Neither could the Magpies. Still, after missing all of 1967, the club was overjoyed when he returned for the 1968 season. But joy turned to horror when he suffered a recurrence of his Achilles heel injury at training prior to the practice matches. He underwent two operations and missed all of 1968.
He eventually returned in 1969, playing his first game for two seasons in the reserves. He promptly went out and kicked a lazy 11 goals. He was back in the seniors the following week, and kicked three on his return to senior level. But he struggled again with injuries, including a broken finger, and then suffered a broken neck against Richmond in Round 13. He was married while recuperating and returned to the field late in the season and played in both finals, before deciding to retire for good.

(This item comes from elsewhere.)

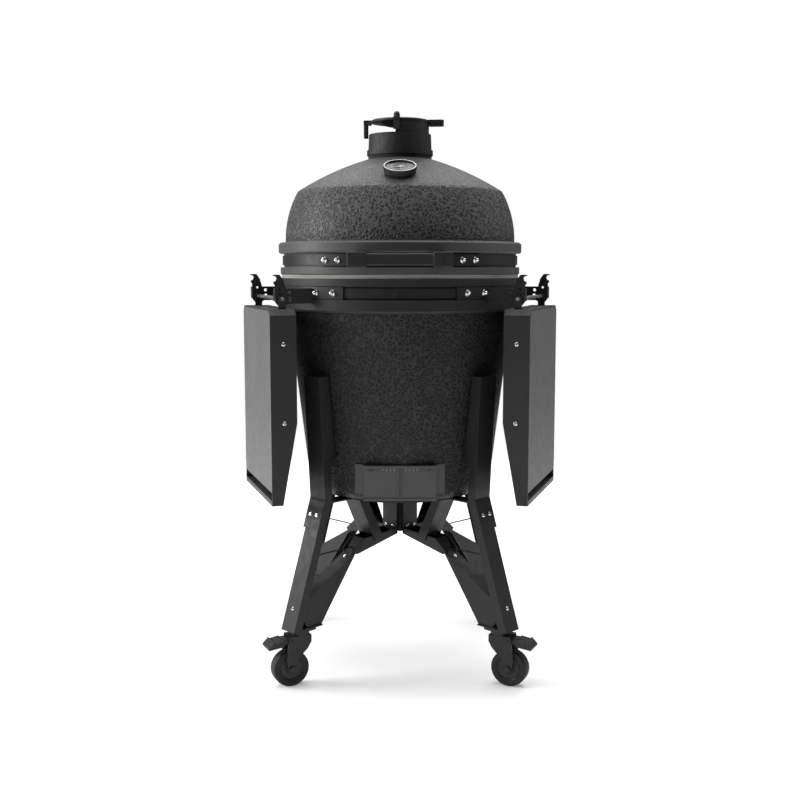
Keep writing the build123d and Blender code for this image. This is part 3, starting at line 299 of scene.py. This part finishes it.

After that he and his wife Margot moved to Canada for two years, then he lived in Sydney for a while before moving to Singapore with work. After four years there, work took him to England, where he spent a decade before returning to Australia around the turn of the millennium. The travel bug that hit him in 1967 never really left, it seems.
That travel bug – and his troublesome Achilles heel – cost Collingwood dearly. Of course the full-forward post ended up being in good hands anyway, because a kid called Peter McKenna came through and did OK in the role. But Graham had already shown he could play either of the key forward posts with equal aplomb: it’s easy to imagine he and McKenna forming a lethal forward line partnership.
Ian Graham was one of more talented and exciting forwards Collingwood has seen. But we never got to see the best of him for long enough. In the end he played only five seasons, for 63 games and 131 goals. It was nowhere near what his talents deserved.